---------- Items ----------

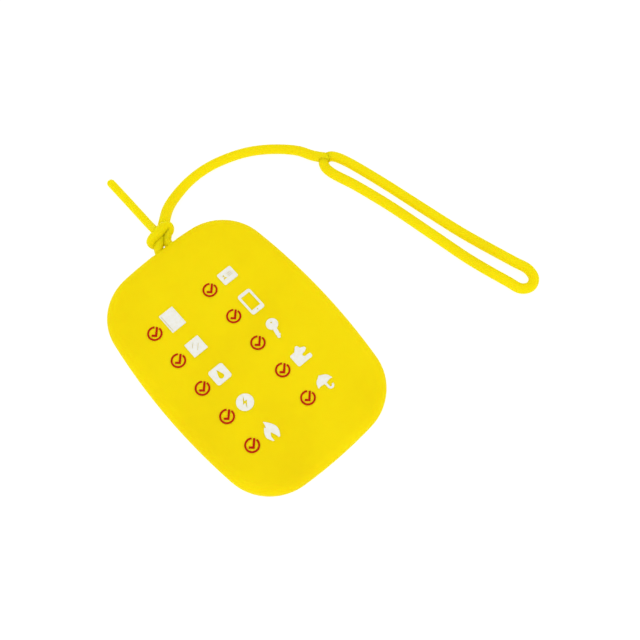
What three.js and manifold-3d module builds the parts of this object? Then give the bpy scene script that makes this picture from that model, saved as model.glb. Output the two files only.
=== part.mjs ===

----------
---------- Items ----------

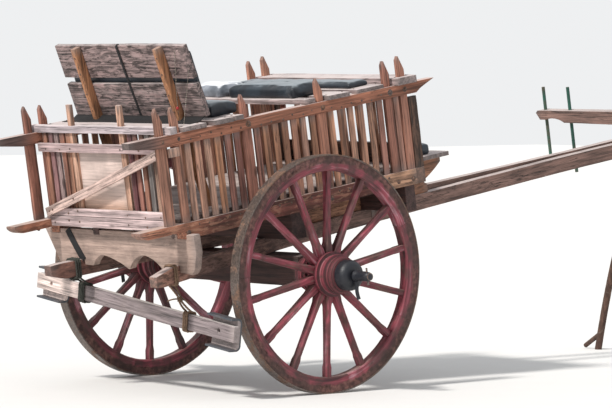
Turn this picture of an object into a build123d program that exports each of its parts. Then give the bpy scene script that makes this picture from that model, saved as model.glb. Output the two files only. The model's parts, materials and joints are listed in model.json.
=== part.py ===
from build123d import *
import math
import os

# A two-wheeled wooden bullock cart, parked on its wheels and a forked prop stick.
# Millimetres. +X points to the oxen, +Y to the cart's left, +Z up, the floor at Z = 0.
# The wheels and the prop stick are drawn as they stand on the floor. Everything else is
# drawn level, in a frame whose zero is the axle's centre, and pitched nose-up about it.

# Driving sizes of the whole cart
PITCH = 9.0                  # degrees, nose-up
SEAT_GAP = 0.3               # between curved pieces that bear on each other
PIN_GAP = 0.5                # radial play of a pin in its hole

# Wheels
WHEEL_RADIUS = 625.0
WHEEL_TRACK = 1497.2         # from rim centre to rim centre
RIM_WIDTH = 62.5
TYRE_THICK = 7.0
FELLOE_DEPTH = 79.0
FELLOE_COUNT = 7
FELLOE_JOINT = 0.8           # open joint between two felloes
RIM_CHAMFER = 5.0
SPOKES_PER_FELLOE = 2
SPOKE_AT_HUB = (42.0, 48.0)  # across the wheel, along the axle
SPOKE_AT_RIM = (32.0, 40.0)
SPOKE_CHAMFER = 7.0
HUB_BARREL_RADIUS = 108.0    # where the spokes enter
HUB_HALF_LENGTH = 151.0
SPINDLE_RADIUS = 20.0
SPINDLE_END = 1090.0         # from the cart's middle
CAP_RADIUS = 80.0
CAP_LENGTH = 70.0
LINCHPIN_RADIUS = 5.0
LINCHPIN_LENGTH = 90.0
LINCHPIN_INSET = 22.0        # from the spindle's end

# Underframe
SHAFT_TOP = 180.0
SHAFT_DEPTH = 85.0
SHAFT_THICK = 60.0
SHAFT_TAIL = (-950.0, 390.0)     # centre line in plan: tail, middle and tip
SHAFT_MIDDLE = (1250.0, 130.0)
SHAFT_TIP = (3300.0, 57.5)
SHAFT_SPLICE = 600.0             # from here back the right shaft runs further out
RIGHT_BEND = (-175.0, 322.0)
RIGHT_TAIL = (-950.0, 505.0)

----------

* Challenge: Copy out the lines in which the string "give" appears.

* Response:
What three.js and manifold-3d module builds the parts of this object? Then give the bpy scene script that makes this picture from that model, saved as model.glb. Output the two files only.
Turn this picture of an object into a build123d program that exports each of its parts. Then give the bpy scene script that makes this picture from that model, saved as model.glb. Output the two files only. The model's parts, materials and joints are listed in model.json.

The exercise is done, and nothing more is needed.